La finanziarizzazione fa male alla green economy e alle energie rinnovabili

Il rapporto “Financialization's Negative Effect on the American Solar Industry” prodotto dall’American association for the advancement of science - Aaas, una delle più prestigiose istituzioni scientifiche del mondo (ed editrice della rivista Science), analizza l’effetto negativo della finanziarizzazione sull’industria solare statunitense, a partire dal ruolo crescente del settore finanziario Usa negli anni ‘80 e ‘90, quando la finanza spostò la sua attenzione dagli investimenti nell’economia reale, e quindi nella tecnologia, a quelli sui mercati speculativi.
Secondo l’Aaas, proprio il vorace neoliberismo finanziario ha compromesso l’emergente industria solare statunitense. Al contrario, in Giappone, i produttori di fotovoltaico sono rimasti indenni da quelle turbolenze finanziarie e hanno continuato a aumentare gli investimenti nella produzione di energia solare, raggiungendo quasi il 50% della quota di mercato globale entro il 2005, quando la quota di mercato degli Usa si era ridotta a circa il 9%.

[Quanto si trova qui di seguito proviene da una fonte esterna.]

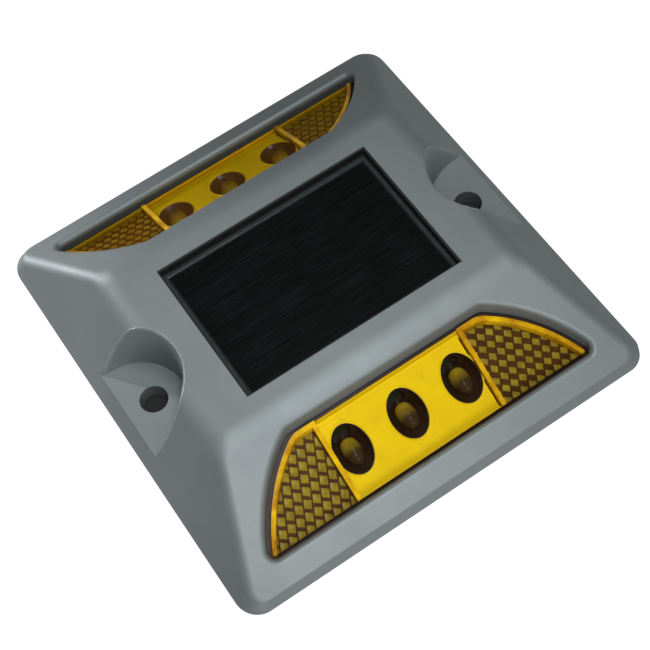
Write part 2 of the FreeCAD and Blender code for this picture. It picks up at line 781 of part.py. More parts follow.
def lamp_board(end):
    """Narrow circuit board behind the three lamps."""
    name = end + "_lamp_board"
    board = centred_box(name + "_sheet", "0", "0", "-lamp_board_thickness",
                        "lamp_board_width", "lamp_board_height", "lamp_board_thickness")
    holes = [centred_box(f"{name}_hole_{number}", spot, "0", "-lamp_board_thickness - 1",
                         "lead_size + 2 * lead_play", "lead_size + 2 * lead_play",
                         "lamp_board_thickness + 2")
             for number, spot in enumerate(
                 [spot for x in LAMP_SPOTS for spot in lead_spots(x)], start=1)]
    return keep(on_lamp_axis(cut(name, board, *holes), "0", end), "lamp_board_" + end)


# ---------------------------------------------------------------- solar panel
def solar_panel():
    board = centred_box("solar_sheet", "0", "0", f"{CEILING} - solar_board_thickness",
                        "solar_board_width", "solar_board_length", "solar_board_thickness")
    keep(board, "solar_board")
    count = round(value("cell_count"))
    cell_width = "((window_length - 2 * solar_border - (cell_count - 1) * cell_gap) / cell_count)"
    for index in range(count):
        cell = box("cell_%d" % (index + 1), "-(window_width / 2 - solar_border)",
                   f"-(window_length / 2 - solar_border) + {index} * ({cell_width} + cell_gap)",
                   CEILING, "window_width - 2 * solar_border", cell_width, "cell_thickness")
        keep(cell, "solar_cell_%d" % (index + 1))
    glass_base = f"{CEILING} + cell_thickness"
    glass = centred_box("window_glass", "0", "0", glass_base,
                        "window_width - 2 * window_seal", "window_length - 2 * window_seal",
                        f"body_height - window_sink - ({glass_base})")
    keep(glass, "solar_window")
    seal_height = "roof_wall - seal_sink"
    ring = cut("window_ring",
               centred_box("window_ring_outer", "0", "0", CEILING, "window_width",
                           "window_length", seal_height),
               centred_box("window_ring_inner", "0", "0", f"{CEILING} - 1",
                           "window_width - 2 * window_seal",
                           "window_length - 2 * window_seal", seal_height + " + 2"))
    keep(ring, "window_seal")


# ---------------------------------------------------------------- base
BATTERY_Z = "(cover_thickness + battery_lift + battery_radius)"
BOARD_Z = "(cover_thickness + post_height)"
BOARD_TOP = f"({BOARD_Z} + board_thickness)"


def bottom_cover():
    """Moulded plate that closes the base and carries the board, battery and lamp boards."""
    pieces = [cover_plan("cover_sheet", "0", "cover_thickness", play="cover_play")]
    for index, (side_x, side_y) in enumerate(((-1, -1), (1, -1), (1, 1), (-1, 1)), start=1):
        x = f"{side_x} * (board_width / 2 - post_inset)"
        y = f"board_y + {side_y} * (board_length / 2 - post_inset)"
        pieces.append(rod("board_post_%d" % index, x, y, "cover_thickness / 2", "post_radius",
                          "cover_thickness / 2 + post_height"))
    for side, x in (("left", "-saddle_x"), ("right", "saddle_x")):
        pieces.append(centred_box("battery_saddle_" + side, x, "battery_y",
                                  "cover_thickness / 2", "saddle_width",
                                  "2 * (battery_radius + battery_play + saddle_wall)",
                                  f"{BATTERY_Z} - cover_thickness / 2"))
    tools = [rod("battery_room", "-body_width / 4", "battery_y", BATTERY_Z,
                 "battery_radius + battery_play", "body_width / 2", Vector(1, 0, 0))]
    for end, sign in (("front", "-"), ("rear", "")):
        for side, x in (("left", "-clip_x"), ("right", "clip_x")):
            pieces.append(centred_box(f"{end}_clip_{side}", x, f"{sign}({FOOT_Y} + clip_shift)",
                                      "cover_thickness / 2", "clip_width", "clip_length",
                                      "cover_thickness / 2 + clip_height"))
        slot = group(end + "_clip_slot", centred_box(
            end + "_clip_room", "0", "0", "-lamp_board_thickness - clip_play",
            "body_width / 2", "lamp_board_height + 2 * clip_play",
            "lamp_board_thickness + 2 * clip_play"))
        tools.append(on_lamp_axis(slot, "0", end))
    for index, (x, y) in enumerate(SCREW_SPOTS, start=1):
        tools.append(cone("countersink_%d" % index, x, y, "0", "screw_head_radius + screw_play",
                          "screw_radius + screw_play", "cover_thickness"))
    return keep(cut("cover", fuse("cover_blank", *pieces), *tools), "bottom_cover")


def base_gasket():
    ring = cut("gasket",
               cover_plan("gasket_outer", "cover_thickness", "cover_gasket", play="cover_play"),
               cover_plan("gasket_inner", "cover_thickness - 1", "cover_gasket + 2",
                          inset="cover_ledge"))
    return keep(ring, "base_gasket")


def cover_screws():
    screws = []
    for index, (x, y) in enumerate(SCREW_SPOTS, start=1):
        shank = rod("screw_shank_%d" % index, x, y, "0", "screw_radius", "screw_length")
        head = cone("screw_head_%d" % index, x, y, "0", "screw_head_radius", "screw_radius",
                    "cover_thickness")
        screws.append(fuse("screw_%d" % index, shank, head))
    return keep(group("screws", *screws), "cover_screws")


# ---------------------------------------------------------------- electronics
def tube(name, points):
    """Round lead through points given as formulas, with a ball at each bend."""
    spots = [Vector(*[value(figure) for figure in point]) for point in points]
    parts = []
    for index in range(len(spots) - 1):
        run = make("Part::Cylinder", f"{name}_run_{index + 1}")
        bind(run, "Radius", "wire_radius")
        run.Height = (spots[index + 1] - spots[index]).Length
        run.Placement = Placement(
            spots[index], Rotation(Vector(0, 0, 1), spots[index + 1] - spots[index]))
        parts.append(run)
    for index in range(1, len(spots) - 1):
        bend = make("Part::Sphere", f"{name}_bend_{index}")
        bind(bend, "Radius", "wire_radius")
        bend.Placement.Base = spots[index]
        parts.append(bend)
    return fuse(name, *parts) if len(parts) > 1 else parts[0]


def lead_pair(label, paths):
    tubes = [tube(f"{label}_{index}", path) for index, path in enumerate(paths, start=1)]
    return keep(group(label + "_pair", *tubes), label)


def electronics():
    cell = rod("battery_can", "-battery_length / 2", "battery_y", BATTERY_Z, "battery_radius",
               "battery_length", Vector(1, 0, 0))
    keep(cell, "battery")
    for side, x in (("left", "-battery_length / 2 - tab_thickness"),
                    ("right", "battery_length / 2")):
        tab = box("tab_" + side, x, "battery_y - tab_width / 2", f"{BATTERY_Z} - tab_width / 2",
                  "tab_thickness", "tab_width", "tab_width")
        keep(tab, "battery_tab_" + side)
    board = centred_box("main_sheet", "0", "board_y", BOARD_Z, "board_width", "board_length",
                        "board_thickness")
    keep(board, "control_board")
    keep(centred_box("chip", "chip_x", "chip_y", BOARD_TOP, "chip_size", "chip_size",
                     "chip_height"), "control_chip")
    keep(rod("coil", "coil_x", "coil_y", BOARD_TOP, "coil_radius", "coil_height"),
         "boost_coil")
    keep(rod("capacitor", "capacitor_x", "capacitor_y", BOARD_TOP, "capacitor_radius",
             "capacitor_height"), "storage_capacitor")
    keep(centred_box("connector", "connector_x", "connector_y", BOARD_TOP, "connector_width",
                     "connector_length", "connector_height"), "wire_connector")


def leads():
    """The four pairs of insulated leads inside."""
    apart = "wire_pitch / 2"
    lead_pair("solar_leads", [
        [(f"connector_x {sign} {apart}", "connector_y", f"{BOARD_TOP} + connector_height"),
         (f"connector_x {sign} {apart}", "connector_y", f"{CEILING} - solar_board_thickness")]
        for sign in "-+"])
    battery_paths = []
    for sign in ("-", ""):
        tab_x = f"{sign}(battery_length / 2 + tab_thickness)"
        out_x = f"{sign}(board_width / 2 - wire_edge)"
        battery_paths.append([(tab_x, "battery_y", BATTERY_Z), (out_x, "battery_y", BATTERY_Z),
                              (out_x, "board_y + board_length / 2 - wire_edge", BATTERY_Z),
                              (out_x, "board_y + board_length / 2 - wire_edge", BOARD_TOP)])
    lead_pair("battery_leads", battery_paths)
    for end in ENDS:
        out = "-1" if end == "front" else "1"
        start = "(lamp_board_height / 2 - 1)"
        paths = []
        for sign in "-+":
            x = f"lamp_leads_x {sign} {apart}"
            points = []
            for behind in ("lamp_board_thickness", "lamp_board_thickness + wire_rise"):
                points.append((x, f"{out} * ({FOOT_Y} - {start} * sin(lamp_tilt)"
                                  f" - ({behind}) * cos(lamp_tilt))",
                               f"{FOOT_Z} + {start} * cos(lamp_tilt)"
                               f" - ({behind}) * sin(lamp_tilt)"))
            edge = f"board_y + {out} * (board_length / 2 - wire_edge)"
            if end == "front":
                points += [(x, edge, points[1][2]), (x, edge, BOARD_TOP)]
            else:
                over = f"{BATTERY_Z} + battery_radius + 2 * wire_radius"
                points += [(x, "battery_y + battery_radius + wire_rise", over),
                           (x, edge, over), (x, edge, BOARD_TOP)]
            paths.append(points)
        lead_pair("lamp_leads_" + end, paths)


# ---------------------------------------------------------------- the whole marker
housing()
for end in ENDS:
    lens(end)
    lens_seal(end)
    lamp_plate(end)
    for side in ("left", "right"):
        keep(face(backing(f"{end}_{side}_reflector", side), end), f"reflector_{end}_{side}")
    for index, x in enumerate(LAMP_SPOTS, start=1):
        lamp(end, index, x)
    lamp_board(end)
solar_panel()
bottom_cover()
base_gasket()
cover_screws()
electronics()
leads()
doc.recompute()

for thing in doc.Objects:
    if "Invalid" in thing.State or "Error" in thing.State:
        raise RuntimeError("%s is in state %s" % (thing.Name, thing.State))
for label, solid in NODES.items():
    if solid.Shape.isNull() or not solid.Shape.isValid() or solid.Shape.Volume <= 0:
        raise RuntimeError(label + " is not a valid solid")

os.makedirs("parts", exist_ok=True)
for label, solid in NODES.items():
    solid.Shape.exportStep("parts/%s.step" % label)
    print("%-22s %2d solid  %10.1f mm3" % (label, len(solid.Shape.Solids), solid.Shape.Volume))
print(len(NODES), "sub-parts written")
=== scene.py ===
# %% [markdown]
# # A solar road marker
#
# This lesson dresses a raised pavement marker: a low grey casting that is bolted to the
# road. It has a solar panel on top, and an amber window with three lamps and two
# reflectors in each of its two end slopes. The solid model already exists, and loads as a
# frame of named nodes. The lesson gives each node a finish, and rebuilds the lenses, the
# reflectors, the lamps, the panel's cover and the screws with finer shapes.

# %% Load the solid model
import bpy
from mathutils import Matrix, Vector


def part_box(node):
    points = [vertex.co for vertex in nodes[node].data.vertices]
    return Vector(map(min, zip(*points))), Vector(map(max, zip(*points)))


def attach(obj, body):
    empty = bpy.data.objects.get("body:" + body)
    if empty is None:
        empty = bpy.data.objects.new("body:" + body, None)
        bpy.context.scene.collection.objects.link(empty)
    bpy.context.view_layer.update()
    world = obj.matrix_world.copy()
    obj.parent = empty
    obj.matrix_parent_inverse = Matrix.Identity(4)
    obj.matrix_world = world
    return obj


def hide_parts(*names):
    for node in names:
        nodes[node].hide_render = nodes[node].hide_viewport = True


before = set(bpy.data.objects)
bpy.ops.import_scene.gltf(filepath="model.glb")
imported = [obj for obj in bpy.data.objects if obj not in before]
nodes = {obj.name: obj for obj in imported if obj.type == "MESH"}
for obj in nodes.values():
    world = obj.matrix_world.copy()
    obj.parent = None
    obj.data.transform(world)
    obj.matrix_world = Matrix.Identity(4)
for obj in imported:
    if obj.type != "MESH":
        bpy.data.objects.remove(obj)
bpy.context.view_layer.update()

# %% Modules
import math

import bmesh
import bpy
from mathutils import Matrix, Vector
from mathutils.bvhtree import BVHTree

scene = bpy.context.scene

# %% [markdown]
# ## Sizes to build from
#
# All figures are in metres. The height and the length come from the solids. The plan of a
# light window is a trapezium whose slanted ends are arcs. The figures could be typed where
# they are used, but each is written once here, so that every layer of a lens follows it.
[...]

L’Aaas sottolinea che «in un momento in cui è fondamentale capire come definire meglio le strategie di mitigazione del carbonio, questo caso di studio aiuta a valutare se tali sforzi sono ostacolati dalla finanziarizzazione, evidenziando il rapporto conflittuale tra finanza e produzione, almeno in questo caso».
Max Jerneck ha analizzato la crescita del solare in Giappone e negli Stati Uniti dagli anni ’60, quando la Nasa sviluppò le prime celle solari in grado di convertire la luce solare in energia elettrica. Mentre le grandi compagnie statunitensi acquistavano le piccole aziende pioniere delle tecnologie solari, sempre meno soldi andavano agli investimenti nel miglioramento della tecnologia, virando invece ad arricchire manager e finanzieri.
«Questo ha portato ad uno scollamento tra l'industria e la finanza – evidenziano all’Aaas – e, infine, ha provocato lo smantellamento o la vendita delle divisioni solari di molti conglomerati».
È così che, tra il 1978 e il 2005 la quota americana del mercato solare globale è scesa dal 95% a circa il 9%. Al contrario, il Giappone, la cui economia è circa la metà di quella Usa, pur essendo dipendente dal nucleare, ha favorito un mercato solare, che è ormai parecchie volte più grande rispetto a quello a stelle e strisce.
L'ingresso del Giappone nell’industria fotovoltaica è infatti iniziato con un forte intervento nei mercati dei semiconduttori e dell'elettronica ed è progredito senza cambiare la corporate governance, arrivando nel 2005 quasi al 50% della quota di mercato internazionale. Poi sono arrivati i cinesi a rimettere in discussione gli equilibri, superando rapidamente giapponesi, europei e americani.
«Questi casi di studio – conclude Jerneck – mettono in dubbio il successo del carbon pricing negli Usa. Mentre una carbon tax potrebbe rendere più competitive le industrie low carbon, il possibile fallimento dell’innovazione le lascia senza dubbio nell’incertezza. Al contrario, lo studio evidenzia la richiesta di politiche che mettano insieme il capitale produttivo e finanziario».